Her boyfriend resigned from the office and before leaving he literally told me to take care of her because he’d worry about her after leaving. I did exactly that. I treated her like family honestly. I supported her emotionally, protected her in office situations, bought her food/snacks/drinks almost daily, listened to her problems, everything.
Then later I resigned too.
After that, things suddenly became weird. Her boyfriend started saying things like “She(me) left without even telling you properly because she doesn’t care about you.” Around the same time, I made some design posts/work for his agency (I’m a graphic designer), and he never paid me anything for it.. Despite that, I still stayed respectful.
Also, the boyfriend was honestly very aggressive and abusive in general. He’d constantly use gaalis, insult people casually, and their relationship itself was extremely chaotic. It started feeling like I was getting dragged into their personal fights and emotional mess.

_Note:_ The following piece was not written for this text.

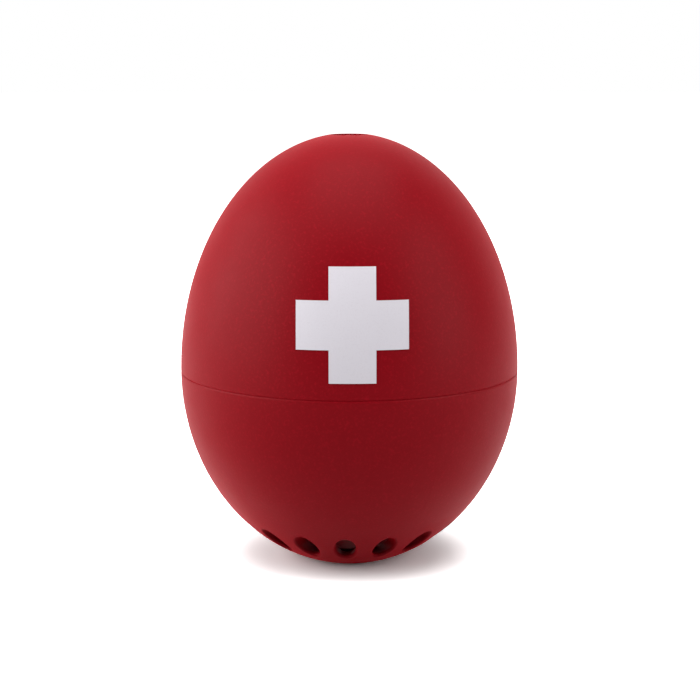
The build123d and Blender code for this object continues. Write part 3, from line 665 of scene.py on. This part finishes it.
@dataclass
class Studio:
    """Pale floor, white surroundings, soft lamps and the camera."""

    camera_distance: float = 237 * MM
    camera_elevation: float = 10.0
    aim: Triple = (0.085 * MM, 0.0, 29.5 * MM)
    lens: float = 86.14
    sensor_width: float = 36.0
    nearest_seen: float = 10 * MM
    floor_radius: float = 3.0
    floor_facets: int = 96
    floor_albedo: float = 0.45
    floor_seen: float = 1.25
    glow_start: float = 10.0
    glow_end: float = 24.0
    ambient: float = 0.04
    softboxes: tuple[Softbox, ...] = field(default_factory=lambda: (
        Softbox(
            "left_softbox", azimuth=-80.0, elevation=14.0, distance=0.75, width=1.0, height=1.0, watts=12.0,
        ),
        Softbox(
            "right_softbox", azimuth=70.0, elevation=22.0, distance=0.85, width=0.6, height=0.8, watts=5.0,
        ),
        Softbox(
            "top_softbox", azimuth=0.0, elevation=84.0, distance=0.9, width=0.9, height=0.9, watts=8.0,
        ),
    ))

    def build(self) -> None:
        """Sets the whole studio up."""
        bpy.context.scene.view_settings.view_transform = "Standard"
        self._camera()
        self._floor()
        self._surroundings()
        for softbox in self.softboxes:
            softbox.light(Vector(self.aim))

    def _camera(self) -> None:
        """Adds the camera, in front of the egg and a little above it."""
        rise = math.radians(self.camera_elevation)
        out = Vector((0.0, -math.cos(rise), math.sin(rise)))
        data = bpy.data.cameras.new("camera")
        data.lens, data.sensor_width, data.clip_start = self.lens, self.sensor_width, self.nearest_seen
        camera = bpy.data.objects.new("camera", data)
        camera.location = Vector(self.aim) + out * self.camera_distance
        camera.rotation_euler = (-out).to_track_quat("-Z", "Y").to_euler()
        bpy.context.scene.collection.objects.link(camera)
        bpy.context.scene.camera = camera

    def _seen_ray(self, tree: Tree) -> bpy.types.NodeSocket:
        """Picks out the rays that show the background.

        Args:
            tree: The material's tree.

        Returns:
            1 for rays from the camera, in gloss and through glass, and 0 for the rest.
        """
        path = tree.add("ShaderNodeLightPath")
        sharp = tree.math("MAXIMUM", path.outputs["Is Glossy Ray"], path.outputs["Is Transmission Ray"])
        return tree.math("MAXIMUM", path.outputs["Is Camera Ray"], sharp)

    def _floor(self) -> None:
        """Adds a round pale floor, which turns to white a little way out from the egg."""
        bpy.ops.object.select_all(action="DESELECT")
        bpy.ops.mesh.primitive_circle_add(
            vertices=self.floor_facets, radius=self.floor_radius, fill_type="NGON"
        )
        floor = bpy.context.object
        floor.name = "floor"
        material = bpy.data.materials.new("floor_finish")
        material.use_nodes = True
        tree = Tree(material.node_tree)
        camera_ray = tree.add("ShaderNodeLightPath").outputs["Is Camera Ray"]
        albedo = tree.spread(
            camera_ray, low=0.0, high=1.0, to_low=self.floor_albedo, to_high=self.floor_seen
        )
        matt = tree.add("ShaderNodeBsdfDiffuse", {"Color": albedo})
        distance = tree.add("ShaderNodeVectorMath", {0: tree.place()}, operation="LENGTH").outputs["Value"]
        away = tree.spread(distance, low=self.glow_start, high=self.glow_end)
        glow = tree.add("ShaderNodeEmission", {"Strength": tree.math("MULTIPLY", away, self._seen_ray(tree))})
        both = tree.add("ShaderNodeAddShader", {0: matt.outputs[0], 1: glow.outputs[0]})
        tree.add("ShaderNodeOutputMaterial", {"Surface": both.outputs[0]})
        floor.data.materials.append(material)

    def _surroundings(self) -> None:
        """Makes the world: white behind the egg, dark in front of it, and an even dim light all round."""
        world = bpy.data.worlds.new("surroundings")
        bpy.context.scene.world = world
        world.use_nodes = True
        tree = Tree(world.node_tree)
        path = tree.add("ShaderNodeLightPath")
        direction = tree.add("ShaderNodeTexCoord").outputs["Generated"]
        behind = tree.add("ShaderNodeSeparateXYZ", {0: direction}).outputs["Y"]
        backdrop = tree.spread(behind, low=0.05, high=0.6)
        seen = tree.math("MAXIMUM", path.outputs["Is Camera Ray"], path.outputs["Is Transmission Ray"])
        glossy = tree.math("MULTIPLY", path.outputs["Is Glossy Ray"], backdrop)
        shown = tree.math("MAXIMUM", seen, glossy)
        dim = tree.math("MULTIPLY", path.outputs["Is Diffuse Ray"], self.ambient)
        sky = tree.add("ShaderNodeBackground", {"Color": WHITE, "Strength": tree.math("MAXIMUM", shown, dim)})
        tree.add("ShaderNodeOutputWorld", {"Surface": sky.outputs[0]})


# ----------------------------------------------------------------------------------------------------
# Pieces
# ----------------------------------------------------------------------------------------------------

def ellipse(
    radius: float, rise: float, centre: float, highest: float, lowest: float, steps: int
) -> list[Point]:
    """Gives points down the side of an egg's half, as distances from the axis and heights.

    Args:
        radius: Half its width, at the level of its centre.
        rise: How far it rises above that level.
        centre: The height of that level.
        highest: The share of the rise at which the points start.
        lowest: The share at which they end.
        steps: How many spaces lie between the points.

    Returns:
        The points, evenly spaced in angle.
    """
    first, last = math.asin(highest), math.asin(lowest)
    angles = [first + (last - first) * step / steps for step in range(steps + 1)]
    return [(radius * math.cos(angle), centre + rise * math.sin(angle)) for angle in angles]


def drawn_outline(name: str, outline: list[Point]) -> bpy.types.Object:
    """Draws an outline in the upright plane of X and Z, by extruding one vertex from point to point.

    Args:
        name: The new object's name.
        outline: Distances from the axis, and heights.

    Returns:
        The object, in edit mode with all of it selected.
    """
    bpy.ops.object.select_all(action="DESELECT")
    bpy.ops.mesh.primitive_plane_add(size=MM, location=(outline[0][0], 0.0, outline[0][1]))
    piece = bpy.context.object
    piece.name = piece.data.name = name
    bpy.ops.object.transform_apply(location=True)
    bpy.ops.object.mode_set(mode="EDIT")
    bpy.ops.mesh.merge(type="CENTER")
    for (radius, height), (next_radius, next_height) in zip(outline, outline[1:]):
        step = (next_radius - radius, 0.0, next_height - height)
        bpy.ops.mesh.extrude_vertices_move(TRANSFORM_OT_translate={"value": step})
    bpy.ops.mesh.select_all(action="SELECT")
    return piece


def spun(name: str, outline: list[Point], steps: int) -> bpy.types.Object:
    """Turns an outline about the egg's axis into a closed piece.

    Args:
        name: The piece's name.
        outline: Distances from the axis, and heights, from the axis round to the axis.
        steps: How many facets it has round the axis.

    Returns:
        The piece.
    """
    piece = drawn_outline(name, outline)
    bpy.ops.mesh.spin(steps=steps, angle=math.tau, center=(0.0, 0.0, 0.0), axis=(0.0, 0.0, 1.0))
    bpy.ops.mesh.select_all(action="SELECT")
    bpy.ops.mesh.remove_doubles(threshold=0.0005 * MM)
    bpy.ops.mesh.normals_make_consistent(inside=False)
    bpy.ops.object.mode_set(mode="OBJECT")
    return piece


def upright_plate(name: str, outline: list[Point], thickness: float, turn: float) -> bpy.types.Object:
    """Makes an upright plate that stands out from the egg's axis.

    Args:
        name: The plate's name.
        outline: Its corners, as distances from the axis and heights.
        thickness: How thick it is.
        turn: The angle about the axis at which it stands, in radians.

    Returns:
        The plate.
    """
    plate = drawn_outline(name, outline)
    bpy.ops.mesh.edge_face_add()
    bpy.ops.transform.translate(value=(0.0, -thickness / 2, 0.0))
    bpy.ops.mesh.extrude_region_move(TRANSFORM_OT_translate={"value": (0.0, thickness, 0.0)})
    bpy.ops.mesh.select_all(action="SELECT")
    bpy.ops.mesh.normals_make_consistent(inside=False)
    bpy.ops.object.mode_set(mode="OBJECT")
    plate.rotation_euler = (0.0, 0.0, turn)
    bpy.ops.object.transform_apply(rotation=True)
    return plate


def weld(piece: bpy.types.Object, extra: bpy.types.Object) -> None:
    """Joins a second solid to a piece as one closed skin, and removes it.

    Args:
        piece: The piece that stays.
        extra: The solid that becomes part of it.
    """
    bpy.ops.object.select_all(action="DESELECT")
    bpy.context.view_layer.objects.active = piece
    piece.select_set(True)
    union = piece.modifiers.new("weld", "BOOLEAN")
    union.operation, union.solver, union.object = "UNION", "EXACT", extra
    bpy.ops.object.modifier_apply(modifier=union.name)
    bpy.data.objects.remove(extra, do_unlink=True)


def smooth(piece: bpy.types.Object, crease: float = 35.0) -> None:
    """Shades a piece smooth, apart from its sharp edges.

    Args:
        piece: The piece.
        crease: The angle above which an edge is sharp, in degrees.
    """
    bpy.ops.object.select_all(action="DESELECT")
    bpy.context.view_layer.objects.active = piece
    piece.select_set(True)
    bpy.ops.object.shade_smooth_by_angle(angle=math.radians(crease))


@dataclass
class UpperShell:
    """The egg's top half: a thin dome with a moulding gate's dish at its crown and four fins inside."""

    crown: float = 33 * MM
    wall: float = 1.8 * MM
    chamfer: float = 0.12 * MM
    rebate_depth: float = 0.95 * MM
    rebate_height: float = 2.7 * MM
    dish_radius: float = 2.5 * MM
    dish_depth: float = 0.45 * MM
    dish_rim: float = 0.15 * MM
    rim_steps: int = 5
    stub_radius: float = 0.45 * MM
    stub_height: float = 0.15 * MM
    fin_count: int = 4
    fin_turn: float = 9.05
    fin_thickness: float = 1.2 * MM
    fin_reach: float = 16.2 * MM
    fin_bottom: float = 1.9 * MM
    fin_top: float = 13 * MM
    fin_gap: float = 0.4 * MM
    fin_steps: int = 16
    facets: int = 192
    outer_steps: int = 96
    inner_steps: int = 56

    def __post_init__(self) -> None:
        """Reads the dome's width and the seam's height from the frame."""
        low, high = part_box("upper_shell")
        self.radius, self.seam = high[0], low[2]

    def _outside(self) -> list[Point]:
        """Draws the outside, from the stub in the dish down to the seam.

        Returns:
            Its points.
        """
        floor = self.seam + self.crown - self.dish_depth
        rim_radius = self.dish_radius + self.dish_rim
        share = math.sqrt(1 - (rim_radius / self.radius) ** 2)
        rim_middle = self.seam + self.crown * share - self.dish_rim
        rim = [
            (rim_radius - self.dish_rim * math.cos(turn), rim_middle + self.dish_rim * math.sin(turn))
            for turn in (math.pi / 2 * step / self.rim_steps for step in range(self.rim_steps))
        ]
        lowest = self.chamfer / self.crown
        side = ellipse(self.radius, self.crown, self.seam, share, lowest, self.outer_steps)
        stub = [(0.0, floor + self.stub_height), (self.stub_radius, floor + self.stub_height)]
        dish = [(self.stub_radius, floor), (self.dish_radius, floor)]
        return stub + dish + rim + side + [(self.radius - self.chamfer, self.seam)]

    def _inside(self) -> list[Point]:
        """Draws the seam's face, the rebate for the lower shell's lip, and the inside up to the axis.

        Returns:
            Its points.
        """
        rebate_radius = self.radius - self.rebate_depth
        rebate_top = self.seam + self.rebate_height
        inner_rise = self.crown - self.wall
        lowest = self.rebate_height / inner_rise
        side = ellipse(self.radius - self.wall, inner_rise, self.seam, 1.0, lowest, self.inner_steps)
        side[0] = (0.0, side[0][1])  # exactly on the axis
        return [(rebate_radius, self.seam), (rebate_radius, rebate_top)] + side[::-1]

    def _fin(self) -> list[Point]:
        """Draws a fin, whose outer edge lies in the middle of the wall.

        Returns:
            Its points.
        """
        bottom = self.seam + self.fin_bottom
        rebate_top = self.seam + self.rebate_height
        lip_side = self.radius - self.wall - self.fin_gap
        rise = self.crown - self.wall / 2
        highest, lowest = self.fin_top / rise, self.rebate_height / rise
        middle = ellipse(self.radius - self.wall / 2, rise, self.seam, highest, lowest, self.fin_steps)
        corners = [(self.fin_reach, bottom), (lip_side, bottom), (lip_side, rebate_top)]
        return corners + middle[::-1] + [(self.fin_reach, self.seam + self.fin_top)]

    def build(self) -> bpy.types.Object:
        """Models the shell.

        Returns:
            The shell, which stands in for the frame's own.
        """
        shell = spun("upper_shell_modelled", self._outside() + self._inside(), self.facets)
        for fin in range(self.fin_count):
            turn = math.radians(self.fin_turn + fin * 360 / self.fin_count)
            weld(shell, upright_plate("fin", self._fin(), self.fin_thickness, turn))
        smooth(shell)
        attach(shell, "upper_shell")
        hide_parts("upper_shell")
        return shell


class EggTimer:
    """The whole timer: the CAD pieces in their finishes, and the upper shell modelled anew."""

    def __init__(self, frame: dict, wardrobe: Wardrobe) -> None:
        """Keeps what the pieces are made from.

        Args:
            wardrobe: The finishes.
        """
        self.frame = frame
        self.wardrobe = wardrobe

    def dress_nodes(self) -> None:
        """Dresses every CAD node in the finish of the slot that the record gives it."""
        for subpart in self.frame["record"]["subparts"]:
            node, slot = subpart["node"], subpart["material_slot"]
            self.wardrobe.dress(self.frame["nodes"][node], slot)
            log.info("%-18s dressed in %s", node, slot)

    def model(self) -> None:
        """Models the upper shell, which needs a finer surface than the frame's."""
        shell = UpperShell().build()
        self.wardrobe.dress(shell, "red_soft_plastic")
        log.info("%-18s modelled with %d faces", shell.name, len(shell.data.polygons))


def main() -> None:
    """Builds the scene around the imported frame."""
    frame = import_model()
    Studio().build()
    timer = EggTimer(frame, Wardrobe())
    timer.dress_nodes()
    timer.model()


if __name__ == "__main__":
    main()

The girl then started publicly commenting things like “worst post ever” and insulting my work on reels/posts.
My mom even told me long ago to stay away from these people because she felt the girl wasn’t genuine. Eventually I got hurt enough that I stopped answering calls/texts and slowly ghosted everyone because mentally I was exhausted.
Now the group is calling me selfish, coward, dramatic, etc. They made separate group discussions about me, mocked me, shared screenshots and said things like “how more selfish could she be.”
But at the same time, they also keep trying to contact me, check if I’m online, ask why I disappeared, say they’re shocked I’m active elsewhere, etc. So the whole thing feels extremely confusing and emotionally messy.
I know ghosting isn’t the healthiest communication style, but I also feel like I reached a point where I just didn’t feel emotionally safe or respected anymore.
Am I wrong for cutting them off without giving closure?